INFORMATION SHOWN.
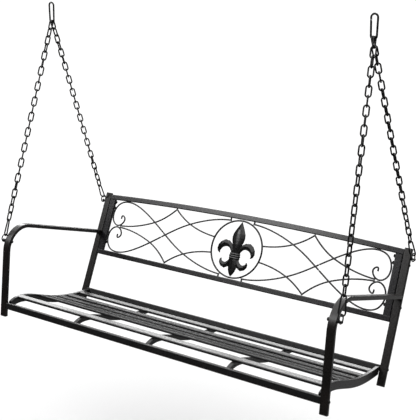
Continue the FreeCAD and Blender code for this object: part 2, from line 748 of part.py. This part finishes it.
def rail_inserts():
    """Threaded plugs in the ends of the seat rails and the armrests, which the bolts bite."""
    plugs = []
    for head in seat_bolt_heads():
        side = math.copysign(1, head.x)
        start = Vector(side * (ARM_X - TUBE_W / 2), head.y, head.z)
        plug = Part.makeCylinder(INSERT_R, INSERT_LENGTH, start, Vector(-side, 0, 0))
        plugs.append(plug.cut(Part.makeCylinder(BOLT_R, INSERT_LENGTH, start, Vector(-side, 0, 0))))
    forward = post_back() * -1
    for head in armrest_bolt_heads():
        start = head + forward * (TUBE_D + 0.6)
        plug = Part.makeCylinder(3.4, 4, start, forward)
        plugs.append(plug.cut(Part.makeCylinder(ARMREST_BOLT_R, 4, start, forward)))
    return group(plugs)


def chain_bolt_grip(end):
    """Where a chain bolt's nut sits: inside the arm, or inside the stile that the post backs."""
    return ARM_X - TUBE_W / 2 if end == "front" else PANEL_HALF - STILE_W


def chain_bolt_group():
    """Shouldered bolts through the arms, and the posts and stiles, that the loose rings hang on."""
    head_x = ARM_X + TUBE_W / 2 + RING_STANDOFF + RING_ROD / 2 + 1.5
    bolts = []
    for (end, side), point in chain_bolts().items():
        bolt = bolt_solid(CHAIN_BOLT_R, head_x - chain_bolt_grip(end) + 6)
        head = Vector(side * head_x, point.y, point.z)
        bolts.append(placed(bolt, along(head, Vector(side, 0, 0))))
    return group(bolts)


def chain_nuts():
    """A nut at the inner end of every chain bolt, and a collar outside the arm or post."""
    nut = nut_solid(CHAIN_BOLT_R)
    outer = ARM_X + TUBE_W / 2
    nuts = []
    for (end, side), point in chain_bolts().items():
        inner_end = Vector(side * chain_bolt_grip(end), point.y, point.z)
        nuts.append(placed(nut, along(inner_end, Vector(-side, 0, 0))))
        nuts.append(placed(nut, along(Vector(side * outer, point.y, point.z), Vector(side, 0, 0))))
    return group(nuts)


# ---------------------------------------------------------------- holes
def with_bolt_holes(shape, side):
    """Cuts every bolt hole that passes through an arm, post or stile on one side."""
    for head in seat_bolt_heads() + panel_bolt_heads() + list(chain_bolts().values()):
        if head.x * side > 0:
            start = Vector(side * 700, head.y, head.z)
            shape = drill(shape, start, Vector(-side, 0, 0), 125)
    for head in armrest_bolt_heads():
        if head.x * side > 0:
            out = post_back()
            shape = drill(shape, head + out, out * -1, TUBE_D + 2, ARMREST_BOLT_R + HOLE_PLAY)
    return shape


# ---------------------------------------------------------------- assembly
def build_bench():
    """Every node of the swinging bench, in the bench's own frame."""
    for side, name in ((-1, "left"), (1, "right")):
        nodes[name + "_arm_tube"] = with_bolt_holes(arm_tube(side), side)
        nodes[name + "_back_post"] = with_bolt_holes(post_tube(side), side)
        nodes["panel_" + name + "_stile"] = with_bolt_holes(placed(panel_stile(side), panel_place()), side)
        nodes["seat_" + name + "_end_rail"] = end_rail(side)
        for up, level in ((1, "upper"), (-1, "lower")):
            nodes[f"{name}_{level}_long_scroll"] = long_scroll(side, -up)
            nodes[f"{name}_{level}_branch_scroll"] = branch(side, up)
        for end in ("front", "back"):
            corner = f"{end}_{name}"
            nodes[corner + "_chain"] = chain_leg(end, side)
            place = low_hook_place(end, side)
            nodes[corner + "_snap_hook"] = placed(snap_hook_body(LOW_HOOK), place)
            nodes[corner + "_hook_gate"] = placed(hook_gate(LOW_HOOK), place)
    nodes["foot_caps"] = foot_caps()
    nodes["post_top_caps"] = post_top_caps()
    density["foot_caps"] = density["post_top_caps"] = PLASTIC
    nodes["panel_top_rail"] = panel_top_rail()
    nodes["panel_bottom_rail"] = panel_bottom_rail()
    nodes["medallion_ring"] = medallion_ring()
    nodes["medallion_pegs"] = medallion_pegs()
    nodes["fleur_de_lis"] = fleur_de_lis()
    density["fleur_de_lis"] = ALUMINIUM
    nodes["seat_front_rail"] = seat_front_rail()
    nodes["seat_back_rail"] = seat_back_rail()
    for x, name in zip(SUPPORT_X, ("left", "middle", "right")):
        nodes[f"seat_{name}_support"] = seat_support(x)
    for number, y in enumerate(SLAT_Y, 1):
        nodes[f"seat_slat_{number}"] = slat(y)
    corners = [(end, side) for side in (-1, 1) for end in ("front", "back")]
    nodes["chain_rings"] = group([chain_ring(*corner) for corner in corners])
    nodes["chain_hook_pins"] = group([placed(gate_pin(LOW_HOOK), low_hook_place(*c)) for c in corners])
    nodes["frame_bolts"] = frame_bolts()
    nodes["armrest_bolts"] = armrest_bolts()
    nodes["panel_nuts"] = panel_nuts()
    nodes["panel_spacers"] = panel_spacers()
    nodes["rail_inserts"] = rail_inserts()
    nodes["chain_bolts"] = chain_bolt_group()
    nodes["chain_nuts"] = chain_nuts()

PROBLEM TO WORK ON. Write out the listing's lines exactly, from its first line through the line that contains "return ARM_X - TUBE_W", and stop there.

CORRECT RESPONSE.
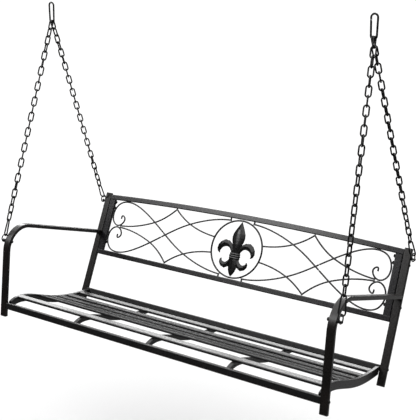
Continue the FreeCAD and Blender code for this object: part 2, from line 748 of part.py. This part finishes it.
def rail_inserts():
    """Threaded plugs in the ends of the seat rails and the armrests, which the bolts bite."""
    plugs = []
    for head in seat_bolt_heads():
        side = math.copysign(1, head.x)
        start = Vector(side * (ARM_X - TUBE_W / 2), head.y, head.z)
        plug = Part.makeCylinder(INSERT_R, INSERT_LENGTH, start, Vector(-side, 0, 0))
        plugs.append(plug.cut(Part.makeCylinder(BOLT_R, INSERT_LENGTH, start, Vector(-side, 0, 0))))
    forward = post_back() * -1
    for head in armrest_bolt_heads():
        start = head + forward * (TUBE_D + 0.6)
        plug = Part.makeCylinder(3.4, 4, start, forward)
        plugs.append(plug.cut(Part.makeCylinder(ARMREST_BOLT_R, 4, start, forward)))
    return group(plugs)


def chain_bolt_grip(end):
    """Where a chain bolt's nut sits: inside the arm, or inside the stile that the post backs."""
    return ARM_X - TUBE_W / 2 if end == "front" else PANEL_HALF - STILE_W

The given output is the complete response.